> TASK STATEMENT
Set down exactly, please, each line from the one containing "place = (knot, end" through the one containing "obj.parent = None", both lines included, and no other line.

> INFORMATION SHOWN
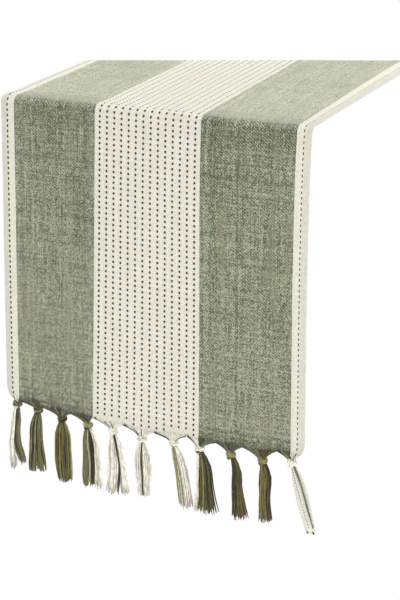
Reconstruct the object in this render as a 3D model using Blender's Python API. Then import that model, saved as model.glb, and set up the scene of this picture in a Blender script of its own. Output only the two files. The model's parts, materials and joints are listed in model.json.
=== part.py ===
"""Table runner with knotted tassels, draped across a table.

X runs across the cloth, Y runs along it, and Z is up. The origin is the middle of the cloth's
underside, where it lies on the table. The front drop hangs at -Y and the back drop at +Y.
The cloth is divided at its woven stripes and at its two folds, and each tassel is a piece.
"""

import math

import bmesh
import bpy
from mathutils import Matrix, Vector

MM = 0.001

# The cloth
BORDER_WIDTH = 16 * MM
LEFT_SAGE_WIDTH = 97 * MM
CENTRE_WIDTH = 121 * MM
RIGHT_SAGE_WIDTH = 106 * MM
WIDTH = 2 * BORDER_WIDTH + LEFT_SAGE_WIDTH + CENTRE_WIDTH + RIGHT_SAGE_WIDTH
PANEL_THICKNESS = 1.2 * MM
BORDER_THICKNESS = 1.8 * MM
GAP = 0.3 * MM  # clear space between neighbouring pieces

# The drape: the flat run on the table, then a fold around each table edge
TOP_RUN = 952 * MM
FOLD_RADIUS = 8 * MM  # inside of the fold
FOLD_STEPS = 8

# The hem, where the cloth is drawn together into knots
ARCH_HEIGHT = 6 * MM  # between two knots
CORNER_HEIGHT = 20 * MM  # where the selvedge curves in to the last knot
HEM_STEP = 4 * MM

# The tassels of the front hem, from -X to +X, in mm: the knot's distance from the cloth's -X
# edge, its depth below the fold's axis, how far the tip leans towards +X, and the length below
# the knot's centre. The cloth lies a little askew and its hem sags, so no two depths agree.
TASSELS = (
    (11, 342, -3, 79),
    (37, 345, -4, 75),
    (67, 350, 2, 76),
    (99, 353, 4, 74),
    (130, 355, 5, 75),
    (165, 358, 3, 68),
    (203, 356, 15, 75),
    (234, 358, 7, 75),
    (271, 359, 10, 74),
    (308, 360, 5, 71),
    (342, 357, 22, 78),
)
KNOT_RADIUS = 5 * MM
NECK_RADIUS = 3.2 * MM
SKIRT_RADIUS = 6.8 * MM
SKIRT_FLATNESS = 0.75  # a skirt's depth over its width
TASSEL_SIDES = 12

# Linear colours, and one roughness for all of the yarn
CREAM = (0.75, 0.72, 0.60)
SAGE = (0.30, 0.33, 0.23)
OLIVE = (0.19, 0.20, 0.09)
YARN_ROUGHNESS = 0.9

STRIPES = (
    ("left_border", BORDER_WIDTH, BORDER_THICKNESS, CREAM),
    ("left_sage_panel", LEFT_SAGE_WIDTH, PANEL_THICKNESS, SAGE),
    ("centre_panel", CENTRE_WIDTH, PANEL_THICKNESS, CREAM),
    ("right_sage_panel", RIGHT_SAGE_WIDTH, PANEL_THICKNESS, SAGE),
    ("right_border", BORDER_WIDTH, BORDER_THICKNESS, CREAM),
)
FRONT, BACK = -1, 1
END_NAMES = {FRONT: "front", BACK: "back"}


def clear_scene():
    """Remove every object that the file starts with."""
    for obj in list(bpy.data.objects):
        bpy.data.objects.remove(obj, do_unlink=True)


def yarn_material(name, colour):
    """A matte cotton material with one plain colour."""
    material = bpy.data.materials.new(name)
    material.use_nodes = True
    shader = material.node_tree.nodes["Principled BSDF"]
    shader.inputs["Base Color"].default_value = (*colour, 1)
    shader.inputs["Roughness"].default_value = YARN_ROUGHNESS
    shader.inputs["Metallic"].default_value = 0
    return material


def add_piece(name, bm, colour, parent=None, location=(0, 0, 0)):
    """Turn a finished bmesh into the object of one sub-part."""
    bmesh.ops.recalc_face_normals(bm, faces=bm.faces)
    mesh = bpy.data.meshes.new(name)
    bm.to_mesh(mesh)
    bm.free()
    mesh.materials.append(yarn_material(name, colour))
    piece = bpy.data.objects.new(name, mesh)
    piece.location = location
    piece.parent = parent
    bpy.context.collection.objects.link(piece)
    return piece


def add_fold_axis(end):
    """An empty on the line that the drop at one end turns about."""
    axis = bpy.data.objects.new(END_NAMES[end] + "_fold_axis", None)
    axis.location = (0, end * TOP_RUN / 2, -FOLD_RADIUS)
    bpy.context.collection.objects.link(axis)
    return axis


def stripe_spans():
    """Each stripe as its name, its two X limits, its thickness and its colour."""
    spans = []
    left = -WIDTH / 2
    for name, width, thickness, colour in STRIPES:
        right = left + width
        low = left if not spans else left + GAP / 2
        high = right if len(spans) == len(STRIPES) - 1 else right - GAP / 2
        spans.append((name, low, high, thickness, colour))
        left = right
    return spans


def tassels(end):
    """Each tassel of one end, from -X to +X: its knot's X and depth, its lean and its length."""
    front = [
        (knot * MM - WIDTH / 2, depth * MM, lean * MM, length * MM)
        for knot, depth, lean, length in TASSELS
    ]
    if end == FRONT:
        return front
    return [(-knot, depth, -lean, length) for knot, depth, lean, length in reversed(front)]


def hem_depth(x, end):
    """How far the hem at x lies below the fold's axis: points at the knots, arches between."""
    points = [(knot, depth - KNOT_RADIUS - GAP) for knot, depth, _, _ in tassels(end)]
    first, last = points[0], points[-1]
    if x < first[0]:
        share = (first[0] - x) / (first[0] + WIDTH / 2)
        return first[1] - CORNER_HEIGHT * share**1.5
    if x > last[0]:
        share = (x - last[0]) / (WIDTH / 2 - last[0])
        return last[1] - CORNER_HEIGHT * share**1.5
    for (low, start), (high, stop) in zip(points, points[1:]):
        if low <= x <= high:
            share = (x - low) / (high - low)
            arch = ARCH_HEIGHT * math.sin(math.pi * share) ** 0.8
            return start + (stop - start) * share - arch


def hem_stations(low, high, end):
    """X positions from low to high, close enough for the hem's curve, with every knot in them."""
    knots = [knot for knot, *_ in tassels(end) if low + GAP < knot < high - GAP]
    stops = [low, *knots, high]
    stations = [low]
    for start, stop in zip(stops, stops[1:]):
        steps = math.ceil((stop - start) / HEM_STEP)
        stations += [start + (stop - start) * (i + 1) / steps for i in range(steps)]
    return stations


def build_top(name, low, high, thickness, colour):
    """The part of a stripe that lies on the table: a flat slab."""
    bm = bmesh.new()
    size = (high - low, TOP_RUN - GAP, thickness)
    centre = Vector(((low + high) / 2, 0, thickness / 2))
    bmesh.ops.create_cube(bm, size=1, matrix=Matrix.LocRotScale(centre, None, size))
    add_piece(name + "_top", bm, colour)


def build_fold(name, low, high, thickness, colour, end):
    """The part of a stripe that bends around the table's edge: a slab spun a quarter turn."""
    bm = bmesh.new()
    trim = GAP / 2 / FOLD_RADIUS
    lean = Matrix.Rotation(-end * trim, 3, "X")
    corners = (
        (low, FOLD_RADIUS),
        (high, FOLD_RADIUS),
        (high, FOLD_RADIUS + thickness),
        (low, FOLD_RADIUS + thickness),
    )
    centre = Vector((0, end * TOP_RUN / 2, -FOLD_RADIUS))
    section = bm.faces.new([bm.verts.new(centre + lean @ Vector((x, 0, z))) for x, z in corners])
    bmesh.ops.spin(
        bm,
        geom=[section],
        cent=centre,
        axis=(-end, 0, 0),
        angle=math.pi / 2 - 2 * trim,
        steps=FOLD_STEPS,
        use_duplicate=False,
    )
    add_piece(f"{name}_{END_NAMES[end]}_fold", bm, colour)


def build_drop(name, low, high, thickness, colour, end, axis):
    """The part of a stripe that hangs: a slab with the hem's points and arches as its foot."""
    bm = bmesh.new()
    inner = end * FOLD_RADIUS
    columns = []
    for x in hem_stations(low, high, end):
        head = bm.verts.new((x, inner, -GAP / 2))
        foot = bm.verts.new((x, inner, -hem_depth(x, end)))
        columns.append((head, foot))
    for (head, foot), (next_head, next_foot) in zip(columns, columns[1:]):
        bm.faces.new((head, foot, next_foot, next_head))
    raised = bmesh.ops.extrude_face_region(bm, geom=bm.faces[:], use_keep_orig=True)
    outer = [v for v in raised["geom"] if isinstance(v, bmesh.types.BMVert)]
    bmesh.ops.translate(bm, verts=outer, vec=(0, end * thickness, 0))
    add_piece(f"{name}_{END_NAMES[end]}_drop", bm, colour, axis)


def tassel_rings(lean, length):
    """Rings from the knot's top to the skirt's tip: X shift, depth, half width and half depth."""
    rings = []
    for turn in (0.1, 0.25, 0.4, 0.55, 0.7):
        angle = math.pi * turn
        radius = KNOT_RADIUS * math.sin(angle)
        rings.append((0, -KNOT_RADIUS * math.cos(angle), radius, radius))
    for share in (0.1, 0.3, 0.55, 0.8, 0.95, 1):
        depth = KNOT_RADIUS * 0.9 + (length - KNOT_RADIUS * 0.9) * share
        swell = math.sin(min(share / 0.9, 1) * math.pi / 2)
        radius = NECK_RADIUS + (SKIRT_RADIUS - NECK_RADIUS) * swell
        rings.append((lean * share**1.2, depth, radius, radius * SKIRT_FLATNESS))
    return rings


def build_tassel(number, knot, depth, lean, length, end, axis):
    """A knot with its skirt of yarn, one closed body about the knot's centre."""
    bm = bmesh.new()
    rings = tassel_rings(lean, length)
    loops = []
    for i, (shift, below, half_width, half_depth) in enumerate(rings):
        scale = (half_width, half_depth, 1)
        place = Matrix.LocRotScale(Vector((shift, 0, -below)), None, scale)
        made = bmesh.ops.create_circle(
            bm,
            segments=TASSEL_SIDES,
            radius=1,
            cap_ends=i in (0, len(rings) - 1),
            matrix=place,
        )
        verts = set(made["verts"])
        loops.append([e for e in bm.edges if e.verts[0] in verts and e.verts[1] in verts])
    for upper, lower in zip(loops, loops[1:]):
        bmesh.ops.bridge_loops(bm, edges=upper + lower)
    colour = CREAM if abs(knot) < CENTRE_WIDTH / 2 or abs(knot) > WIDTH / 2 - BORDER_WIDTH else OLIVE
    place = (knot, end * (FOLD_RADIUS + PANEL_THICKNESS / 2), -depth)
    piece = add_piece(f"{END_NAMES[end]}_tassel_{number:02d}", bm, colour, axis, place)
    piece.data.shade_smooth()


def main():
    """Build the whole runner."""
    clear_scene()
    spans = stripe_spans()
    for span in spans:
        build_top(*span)
    for end in (FRONT, BACK):
        axis = add_fold_axis(end)
        for span in spans:
            build_fold(*span, end)
            build_drop(*span, end, axis)
        for number, tassel in enumerate(tassels(end), start=1):
            build_tassel(number, *tassel, end, axis)


main()
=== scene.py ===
import json
import math
import random

import bmesh
import bpy
from mathutils import Matrix, Vector, noise


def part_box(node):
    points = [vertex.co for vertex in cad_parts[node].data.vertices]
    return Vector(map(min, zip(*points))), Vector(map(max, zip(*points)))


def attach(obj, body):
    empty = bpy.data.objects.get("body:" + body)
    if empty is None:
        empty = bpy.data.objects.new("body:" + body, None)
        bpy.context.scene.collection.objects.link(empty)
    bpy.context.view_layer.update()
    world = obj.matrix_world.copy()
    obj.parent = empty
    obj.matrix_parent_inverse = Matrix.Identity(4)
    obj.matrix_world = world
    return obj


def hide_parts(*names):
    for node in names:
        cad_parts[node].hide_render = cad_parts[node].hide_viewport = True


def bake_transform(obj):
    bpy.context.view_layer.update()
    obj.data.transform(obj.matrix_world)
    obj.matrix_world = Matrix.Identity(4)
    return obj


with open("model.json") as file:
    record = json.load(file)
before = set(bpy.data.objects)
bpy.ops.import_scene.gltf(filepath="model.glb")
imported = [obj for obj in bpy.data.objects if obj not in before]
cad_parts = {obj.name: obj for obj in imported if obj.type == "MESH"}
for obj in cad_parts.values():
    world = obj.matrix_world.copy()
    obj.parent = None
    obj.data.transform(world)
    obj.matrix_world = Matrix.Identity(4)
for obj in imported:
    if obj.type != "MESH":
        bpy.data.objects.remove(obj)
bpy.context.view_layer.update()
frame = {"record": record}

bl_info = {
    "name": "Tasselled Table Runner",
    "version": (1, 0, 0),
    "blender": (4, 5, 0),
    "location": "View3D > Sidebar > Runner",
    "description": "Weaves a striped table runner, runs its stitches and ties its tassels",
    "category": "Object",
}

MM = 0.001
FRONT, BACK = -1, 1
END_NAMES = {FRONT: "front", BACK: "back"}
STRIPES = ("left_border", "left_sage_panel", "centre_panel", "right_sage_panel", "right_border")

# Where the cloth lies, taken from the solids
TOP_BOXES = [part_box(stripe + "_top") for stripe in STRIPES]
SEAMS = [
    TOP_BOXES[0][0].x,
    *[(left[1].x + right[0].x) / 2 for left, right in zip(TOP_BOXES, TOP_BOXES[1:])],
    TOP_BOXES[-1][1].x,
]
DROP_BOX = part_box("centre_panel_front_drop")
HALF_THICKNESS = (DROP_BOX[1].y - DROP_BOX[0].y) / 2
JOINTS = {joint["name"]: joint for joint in frame["record"]["behaviour"]["joints"]}
FOLD_AXIS = Vector(JOINTS["front_drop_lift"]["pos_m"])
TOP_HALF = -FOLD_AXIS.y
FOLD_RADIUS = -(DROP_BOX[0].y + DROP_BOX[1].y) / 2 - TOP_HALF
FOLD_LENGTH = math.pi / 2 * FOLD_RADIUS
TASSEL_COUNT = 11
KNOTS = [Vector(JOINTS[f"front_tassel_{n + 1:02d}_swing"]["pos_m"]) for n in range(TASSEL_COUNT)]
KNOT_DEPTHS = [FOLD_AXIS.z - knot.z for knot in KNOTS]

# The arches of the front hem between its knots, in mm: each one's top from the left selvedge,
# and its height above the line through the knots
ARCH_MARKS = (
    (20.5, 5), (50, 6), (85, 9), (114, 11), (148.5, 11),
    (183.5, 8), (221, 10), (254, 10), (285, 11), (324, 12),
)
ARCHES = [SEAMS[0] + place * MM for place, _ in ARCH_MARKS]
HEM_AT_KNOT = 9.5 * MM  # the hem's height above a knot's centre
CORNER_PULL = 24 * MM  # the selvedge curves in to the last knot over this length
TOP_SLANTS = (0.005, 0.012, 0.027, 0.044, 0.040, 0.020)  # each seam's slant across the table
SLANT_RUN = 300 * MM  # how far in from a fold the seams slant
STRAIGHTENING = 170 * MM  # the run over which they come back to straight
SIDE_SLIP = 3 * MM  # how far the cloth has slid sideways at a fold
HANG_LEAN = 0.022  # how far the centre's left seam leans outwards as it hangs, over its depth


def smooth(value):
    """0 below 0, 1 above 1, and an even rise between."""
    value = min(max(value, 0), 1)
    return value * value * (3 - 2 * value)


def mix(a, b, share):
    return a + (b - a) * share


# ---------------------------------------------------------------- the lie of the cloth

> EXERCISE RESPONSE
    place = (knot, end * (FOLD_RADIUS + PANEL_THICKNESS / 2), -depth)
    piece = add_piece(f"{END_NAMES[end]}_tassel_{number:02d}", bm, colour, axis, place)
    piece.data.shade_smooth()


def main():
    """Build the whole runner."""
    clear_scene()
    spans = stripe_spans()
    for span in spans:
        build_top(*span)
    for end in (FRONT, BACK):
        axis = add_fold_axis(end)
        for span in spans:
            build_fold(*span, end)
            build_drop(*span, end, axis)
        for number, tassel in enumerate(tassels(end), start=1):
            build_tassel(number, *tassel, end, axis)


main()
=== scene.py ===
import json
import math
import random

import bmesh
import bpy
from mathutils import Matrix, Vector, noise


def part_box(node):
    points = [vertex.co for vertex in cad_parts[node].data.vertices]
    return Vector(map(min, zip(*points))), Vector(map(max, zip(*points)))


def attach(obj, body):
    empty = bpy.data.objects.get("body:" + body)
    if empty is None:
        empty = bpy.data.objects.new("body:" + body, None)
        bpy.context.scene.collection.objects.link(empty)
    bpy.context.view_layer.update()
    world = obj.matrix_world.copy()
    obj.parent = empty
    obj.matrix_parent_inverse = Matrix.Identity(4)
    obj.matrix_world = world
    return obj


def hide_parts(*names):
    for node in names:
        cad_parts[node].hide_render = cad_parts[node].hide_viewport = True


def bake_transform(obj):
    bpy.context.view_layer.update()
    obj.data.transform(obj.matrix_world)
    obj.matrix_world = Matrix.Identity(4)
    return obj


with open("model.json") as file:
    record = json.load(file)
before = set(bpy.data.objects)
bpy.ops.import_scene.gltf(filepath="model.glb")
imported = [obj for obj in bpy.data.objects if obj not in before]
cad_parts = {obj.name: obj for obj in imported if obj.type == "MESH"}
for obj in cad_parts.values():
    world = obj.matrix_world.copy()
    obj.parent = None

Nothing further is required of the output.